Trois de ses quatre marchés étant finalement maintenus, Joséphine continue à s’y rendre pour y proposer ses produits. « La première semaine, il n’y avait pas grand monde. Je crois que les gens ont eu peur. Puis, l’affluence est revenue. Les habitués mais aussi des personnes que l’on ne voyait pas avant. Et à plusieurs reprises, des clients m’ont remerciée d’être là, avant même de dire bonjour ! »
Une prise de conscience
Face à l’explosion des commandes rencontrée par « Les fermiers du Net » — un « drive » brestois spécialisé dans les circuits courts qu’elle approvisionne —, la chevrière a l’idée de bâtir quelque chose dans le même esprit mais à sa petite échelle. Elle en discute avec le groupe de productrices présentes sur le marché d’Hanvec. L’initiative plaît.
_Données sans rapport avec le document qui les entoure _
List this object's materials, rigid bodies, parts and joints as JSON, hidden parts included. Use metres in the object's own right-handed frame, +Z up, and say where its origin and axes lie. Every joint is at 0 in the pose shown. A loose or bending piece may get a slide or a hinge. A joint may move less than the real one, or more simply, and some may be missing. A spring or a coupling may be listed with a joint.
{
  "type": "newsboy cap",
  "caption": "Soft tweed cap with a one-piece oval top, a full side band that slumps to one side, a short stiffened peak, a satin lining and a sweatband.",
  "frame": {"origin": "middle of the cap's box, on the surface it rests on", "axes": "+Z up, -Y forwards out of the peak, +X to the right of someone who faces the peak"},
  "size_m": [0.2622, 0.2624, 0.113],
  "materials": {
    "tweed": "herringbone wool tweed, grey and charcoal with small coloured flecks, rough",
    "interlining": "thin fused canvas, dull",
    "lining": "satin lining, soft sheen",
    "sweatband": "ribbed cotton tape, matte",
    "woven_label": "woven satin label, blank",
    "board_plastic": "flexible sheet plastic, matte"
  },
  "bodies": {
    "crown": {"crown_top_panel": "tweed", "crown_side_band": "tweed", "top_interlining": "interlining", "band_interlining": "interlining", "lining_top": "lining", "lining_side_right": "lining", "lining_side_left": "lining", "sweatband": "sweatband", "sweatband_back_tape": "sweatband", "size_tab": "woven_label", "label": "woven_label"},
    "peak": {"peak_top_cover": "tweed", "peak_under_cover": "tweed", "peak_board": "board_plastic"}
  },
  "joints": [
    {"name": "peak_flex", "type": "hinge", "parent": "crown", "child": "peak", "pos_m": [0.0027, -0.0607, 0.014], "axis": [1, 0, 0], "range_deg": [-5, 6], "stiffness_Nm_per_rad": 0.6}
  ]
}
En plus des fromages de chèvre, il y aura donc de la volaille plein air, des produits laitiers, des huîtres, des crêpes, du chocolat, de la viande de bœuf, des légumes, des plantes aromatiques et des produits zéro déchet.
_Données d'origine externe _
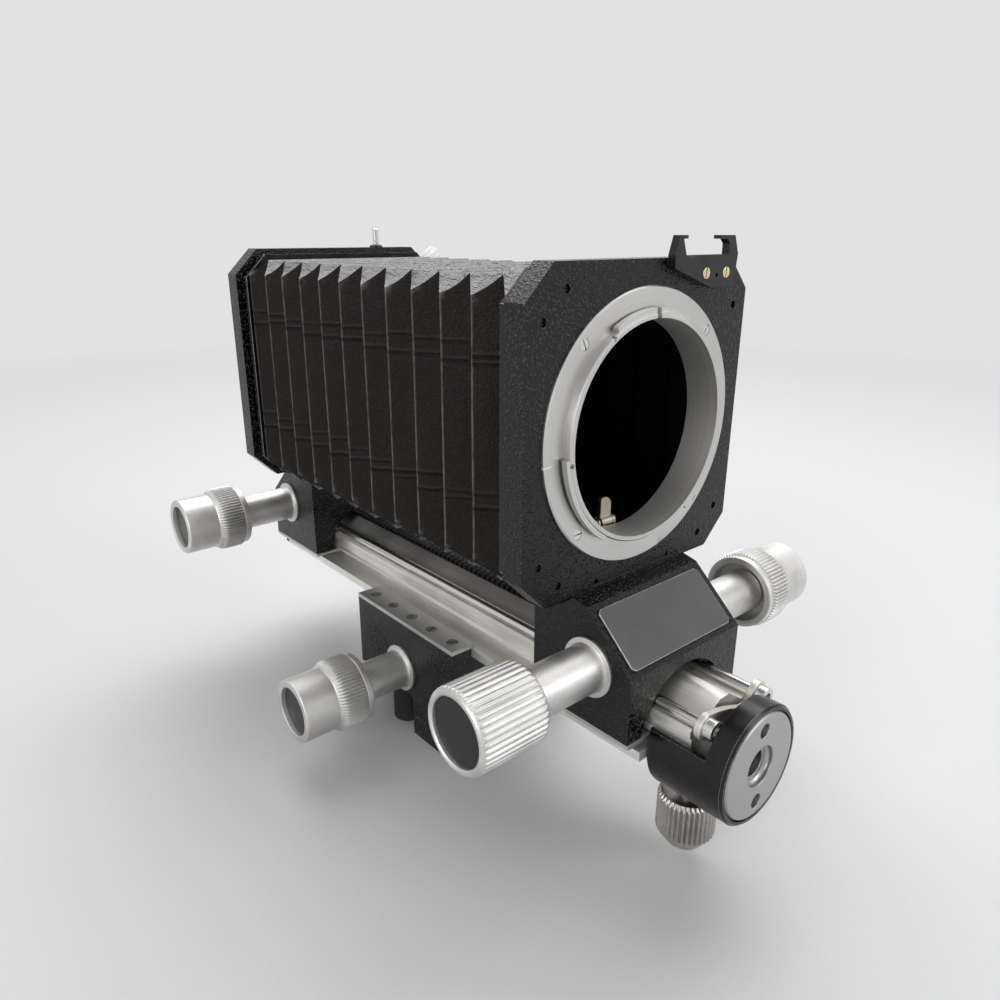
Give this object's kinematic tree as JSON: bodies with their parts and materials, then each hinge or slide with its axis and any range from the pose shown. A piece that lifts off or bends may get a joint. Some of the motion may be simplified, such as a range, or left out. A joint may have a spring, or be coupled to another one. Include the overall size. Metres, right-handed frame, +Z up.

En un temps record, et avec l’aide précieuse de Camille, une amie venue lui prêter main-forte, le fichier clients est créé ainsi qu’un catalogue recensant l’ensemble des produits. « L’offre évolue toutes les semaines, car nous sommes principalement sur des produits frais. Nous adressons le catalogue le vendredi soir et les gens ont jusqu’au mardi soir pour passer commande. » Les livraisons sont ensuite assurées aux horaires convenus dans des points relais sur les communes de Landerneau, Landivisiau, Brest et Sizun. Un service à domicile est également possible sur ces quatre secteurs.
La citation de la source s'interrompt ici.